As we become aware of the grace we have received with thanks and also the grace we need be it patience or forgiveness, then our hearts are inclined to turn outwards: to see beyond the limitations of our comfort or the snares of our fears.
Jesus is helping us to grasp something of God’s priorities - and the hope of God’s promises. He invites us to pay attention - to go beyond our circumstances and to find in each other something we might need to learn.
The blessings we have keep nothing for itself - we are another’s comfort and they might be our joy.
Letting go of the weight of the things which become woes - to be reminded that no one is forsaken, or forgotten; to receive from others the truth that we have nothing but God’s love.

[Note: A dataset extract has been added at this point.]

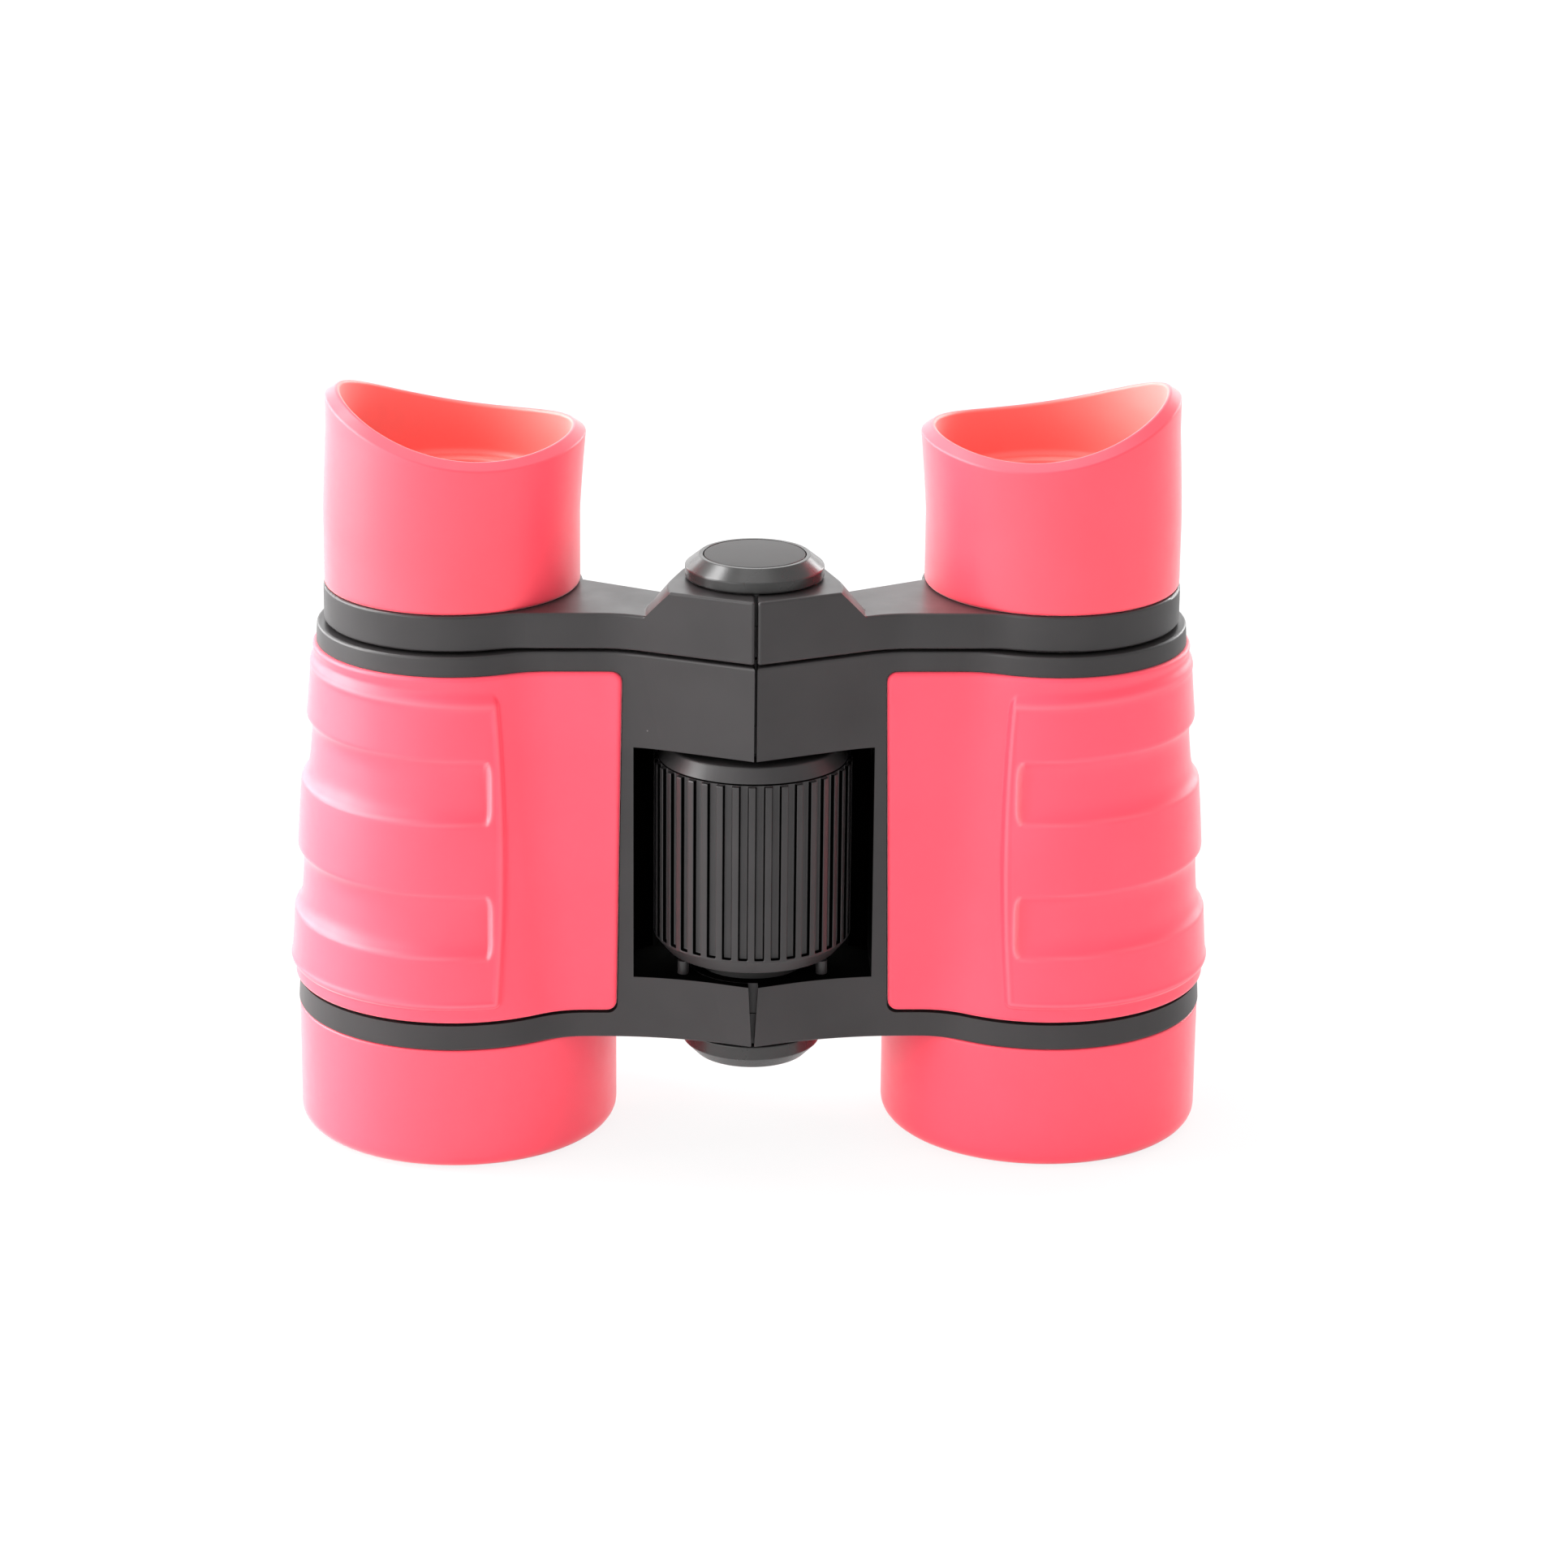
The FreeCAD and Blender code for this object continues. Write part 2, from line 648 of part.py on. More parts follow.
def eyepiece_tube():
    """Left eyepiece tube: slides in the body's guide bore and carries lens and eyecup."""
    lens_seat = cup_seat - eye_ring_height - eye_lens_edge
    wide = tube_radius - tube_wall
    lens_room = eye_lens_radius + running
    return turned([
        (tube_radius, tube_foot), (tube_radius, cup_seat), (lens_room, cup_seat),
        (lens_room, lens_seat), (tube_neck_radius, lens_seat),
        (tube_neck_radius, lens_seat - tube_neck_height), (wide, lens_seat - tube_neck_height),
        (wide, tube_foot)], barrel)


def eye_lens():
    """Left eye lens, hollow on both faces."""
    low = cup_seat - eye_ring_height - eye_lens_edge
    return lens(eye_lens_radius, eye_lens_edge, low, -eye_lens_hollow, barrel)


def eye_ring():
    """Ring that holds the eye lens in its seat."""
    outer = eye_lens_radius + running
    return ring(outer, outer - eye_ring_section, cup_seat - eye_ring_height, cup_seat, barrel)


def leaning(radius, low, high):
    """Round column that is straight at first and then leans to the middle and widens."""
    bend = arm_top + cup_straight
    rim = arm_top + cup_outer_height
    column = disc(radius, arm_top, bend, barrel)
    base = Part.Wire(Part.makeCircle(radius, V(barrel.x, barrel.y, bend)))
    mouth = Part.Wire(Part.makeCircle(radius + cup_flare,
                                      V(barrel.x + cup_lean, barrel.y, rim)))
    upper = Part.makeLoft([base, mouth], True, True)
    return column.fuse(upper).common(block(-reach, 0, -reach, reach, low, high))


def rim_room():
    """Everything above the eyecup's saddle-shaped rim."""
    left = V(barrel.x - cup_radius, -reach, arm_top + cup_outer_height)
    middle = V(barrel.x, -reach, arm_top + cup_front_height)
    right = V(barrel.x + cup_radius, -reach, arm_top + cup_inner_height)
    span = 2 * cup_radius
    saddle = Part.Arc(left, middle, right)
    far_left = left + V(-span / 4, 0, span / 4)
    far_right = right + V(span / 4, 0, span / 4)
    ceiling_left = V(far_left.x, -reach, arm_top + reach)
    ceiling_right = V(far_right.x, -reach, arm_top + reach)
    edges = [saddle.toShape(), Part.makeLine(right, far_right),
             Part.makeLine(far_right, ceiling_right), Part.makeLine(ceiling_right, ceiling_left),
             Part.makeLine(ceiling_left, far_left), Part.makeLine(far_left, left)]
    face = Part.Face(Part.Wire(Part.__sortEdges__(edges)))
    return face.extrude(V(0, 2 * reach, 0))


def eyecup():
    """Left soft eyecup: sleeve over the tube, floor with an eye hole, and a winged rim."""
    high = arm_top + cup_outer_height
    floor_top = cup_seat + cup_floor
    shape = leaning(cup_radius, arm_top, high)
    shape = shape.cut(leaning(cup_radius - cup_wall, floor_top, high))
    shape = shape.cut(disc(tube_radius, arm_top, cup_seat, barrel))
    shape = shape.cut(disc(cup_eye_hole, cup_seat, floor_top, barrel))
    return shape.cut(rim_room())


def build():
    """Every piece under its name."""
    left_body, right_body = bodies()
    left_arm, right_arm = arms()
    pieces = {
        "left_body": left_body,
        "right_body": right_body,
        "left_bridge_arm": left_arm,
        "right_bridge_arm": right_arm,
        "focus_wheel": focus_wheel(),
        "wheel_lower_washer": lower_washer(),
        "wheel_upper_washer": upper_washer(),
        "lower_hinge_pin": hinge_pin(),
        "upper_hinge_bush": hinge_bush(),
        "lower_hinge_cap": lower_cap(),
        "focus_screw": focus_screw(),
        "bridge_washer": bridge_washer(),
        "bridge_bolt": bridge_bolt(),
        "bridge_cap": bridge_cap(),
        "bridge_cap_disc": cap_disc(),
    }
    for name, make in (("grip", grip), ("hood", hood), ("objective_lens", objective_lens),
                       ("objective_ring", objective_ring), ("eyepiece_tube", eyepiece_tube),
                       ("eye_lens", eye_lens), ("eye_lens_ring", eye_ring), ("eyecup", eyecup)):
        shape = make()
        pieces["left_" + name] = shape
        pieces["right_" + name] = mirrored(shape)
    return pieces


os.makedirs("parts", exist_ok=True)
for name, shape in build().items():
    shape.exportStep("parts/" + name + ".step")
    box = shape.BoundBox
    print(f"{name}: {len(shape.Solids)} solid, valid {shape.isValid()}, {shape.Volume:.0f} mm3, "
          f"z {box.ZMin:.2f} to {box.ZMax:.2f}")
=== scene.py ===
# %% [markdown]
# # Toy binoculars in soft pink rubber and black plastic
# A child's binoculars stand on their two hoods with the eyecups up. The moulded black halves, the
# bridge arms and the inner pieces come from the construction model as they are. The grips, hoods,
# eyecups, wheel and caps are made again here, with the rounded edges that a mould leaves. Those
# edges are what catches the light, so they are the first thing that makes a toy look real.

# %% Load the fixed frame
import json
import math
import bmesh
import bpy
import numpy as np
from mathutils import Matrix, Vector


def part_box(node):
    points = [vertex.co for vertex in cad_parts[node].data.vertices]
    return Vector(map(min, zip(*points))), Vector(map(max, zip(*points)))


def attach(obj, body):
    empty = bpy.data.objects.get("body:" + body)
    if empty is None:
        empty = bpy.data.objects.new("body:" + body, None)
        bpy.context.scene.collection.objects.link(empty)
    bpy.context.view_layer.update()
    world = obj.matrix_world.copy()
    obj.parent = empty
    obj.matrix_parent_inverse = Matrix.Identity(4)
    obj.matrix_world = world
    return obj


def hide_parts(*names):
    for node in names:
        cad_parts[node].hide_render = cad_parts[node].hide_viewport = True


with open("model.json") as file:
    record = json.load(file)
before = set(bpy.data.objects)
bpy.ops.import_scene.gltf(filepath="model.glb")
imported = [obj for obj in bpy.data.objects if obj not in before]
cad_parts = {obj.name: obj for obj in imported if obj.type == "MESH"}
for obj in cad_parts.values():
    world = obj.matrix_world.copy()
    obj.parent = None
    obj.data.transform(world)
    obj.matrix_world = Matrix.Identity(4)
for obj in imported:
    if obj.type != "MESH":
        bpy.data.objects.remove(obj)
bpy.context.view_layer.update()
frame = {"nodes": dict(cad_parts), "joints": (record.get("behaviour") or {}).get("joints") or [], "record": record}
mm = 0.001
slot_of = {part["node"]: part["material_slot"] for part in frame["record"]["subparts"]}
body_of = {node: body for body, nodes in frame["record"]["behaviour"]["bodies"].items()
           for node in nodes}

# %% [markdown]
# ## Where things are
# Axes and levels are read from the frame, so that nothing here can drift from the construction.
# The barrel axis is the middle of a hood. The fold axis is the first joint's own place. Every
# shape below is worked out in millimetres and turned into metres when its mesh is made.

# %% Axes and levels
def box_mm(node):
    """Lowest and highest corner of a construction node, in millimetres."""
    low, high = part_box(node)
    return np.array(low) / mm, np.array(high) / mm


hood_low, hood_high = box_mm("left_hood")
barrel_x, barrel_y = (hood_low[:2] + hood_high[:2]) / 2
barrel_axis = (barrel_x, barrel_y)
fold = next(joint for joint in frame["joints"] if joint["name"] == "barrel_fold")
hinge_x, hinge_y = np.array(fold["pos_m"][:2]) / mm
hinge_axis = (hinge_x, hinge_y)
foot = hood_high[2]
top = box_mm("left_body")[1][2]
arm_top = box_mm("left_eyecup")[0][2]
print(f"barrel axis {barrel_x:.2f}, {barrel_y:.2f}; fold axis {hinge_x:.2f}, {hinge_y:.2f}")
print(f"foot {foot:.2f}, top {top:.2f}, arm top {arm_top:.2f}")

# %% [markdown]
# ## From a grid of points to a mesh
# Most pieces here are one surface: a rectangle of points whose neighbours are joined by
# four-sided faces. A turned piece closes in both directions, like a ring. The corner numbers of
# all faces come from one table of indices, shifted by a row and a column. The signed volume of
# the faces tells whether they look outwards.

# %% Faces of a grid
def quads_of(rows, columns, around_rows=False, around_columns=False, first=0):
    """Corner numbers of the faces between the neighbours of a grid of points."""
    index = np.arange(rows * columns).reshape(rows, columns) + first
    if around_rows:
        index = np.vstack([index, index[:1]])
    if around_columns:
        index = np.hstack([index, index[:, :1]])
    corners = [index[:-1, :-1], index[:-1, 1:], index[1:, 1:], index[1:, :-1]]
    return np.stack(corners, axis=-1).reshape(-1, 4)


def signed_volume(points, quads):
    """Six times the volume inside the faces, above zero when they look outwards."""
    a, b, c, d = (points[quads[:, corner]] for corner in range(4))
    return np.sum(np.cross(a, b) * c) + np.sum(np.cross(a, c) * d)


print("faces of a grid of 3 by 4 points:", len(quads_of(3, 4)))

# %% [markdown]
# ## The mesh itself
# The arrays go into the mesh in one stroke. Where rows shrink to a point or two grids share a
# border, the doubles are merged, so that every seam and pole is closed. The faces are turned
# round if they look inwards, which also serves the mirrored right-hand side.

# %% Mesh from points and faces
merge_mm = 0.0005


def make_mesh(name, points, quads, side=1, marks=None):
    """Closed mesh from points in millimetres; side -1 mirrors it to the right-hand side.

    Marks are one number for each point, which a material reads and paints as highlights.
    """
    points = points.reshape(-1, 3) * np.array([side, 1, 1])
    if signed_volume(points, quads) < 0:
        quads = quads[:, ::-1]
    mesh = bpy.data.meshes.new(name)
    mesh.vertices.add(len(points))
    mesh.vertices.foreach_set("co", (points * mm).astype(np.float32).ravel())
    mesh.loops.add(quads.size)
    mesh.loops.foreach_set("vertex_index", np.ascontiguousarray(quads, dtype=np.int32).ravel())
    mesh.polygons.add(len(quads))
    mesh.polygons.foreach_set("loop_start", np.arange(0, quads.size, 4, dtype=np.int32))
    mesh.update(calc_edges=True)
    if marks is not None:
        attribute = mesh.attributes.new("painted_highlight", "FLOAT", "POINT")
        attribute.data.foreach_set("value", np.ravel(marks).astype(np.float32))
    work = bmesh.new()
    work.from_mesh(mesh)
    bmesh.ops.remove_doubles(work, verts=work.verts, dist=merge_mm * mm)
    bmesh.ops.dissolve_degenerate(work, edges=work.edges, dist=merge_mm * mm)
    work.to_mesh(mesh)
    open_edges = sum(not edge.is_manifold for edge in work.edges)
    work.free()
    mesh.shade_smooth()
    piece = bpy.data.objects.new(name, mesh)
    bpy.context.scene.collection.objects.link(piece)
    print(f"{name}: {len(mesh.polygons)} faces, {open_edges} open edges")
    return piece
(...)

To trust not in mortals - or wealth - but in the Lord who desires us, who grafts us into his heart.
This letting go is also a making way. Only when we know in the hollow or our heart what true blessing and woe is, can we truly live.
Paul reminds us of that in his letter to the Corinthians: our bodies are connected to each other in Christ’s broken and risen body. He is the first fruits of new, abundant and eternal life; the one who defeats death and draws to Godself all that is.
Until that moment when God is all in all, we remain connected as bodies within the Body. We break bread in thanksgiving, drawn into communion around one table to serve one world.
Our bodies and lives are deeply intertwined - living and departed, visible and invisible. Love breaks and dies and lives. The bread we break and taste gets inside of us; it feeds us with a love that pulses through our veins and beats in our hearts.
We are in the words of Richardson, to: ‘do this / until you can feel / the hollow in your heart / where something / is letting go, / where something / is making way.’
May that “something” strengthen faltering hearts in our labours of love; and soften hardened hearts to beat to the rhythm of a world renewed by God’s justice and mercy. May that divine loud unswerving insistency defeat devious hearts, comfort grieving hearts, turning them back to love.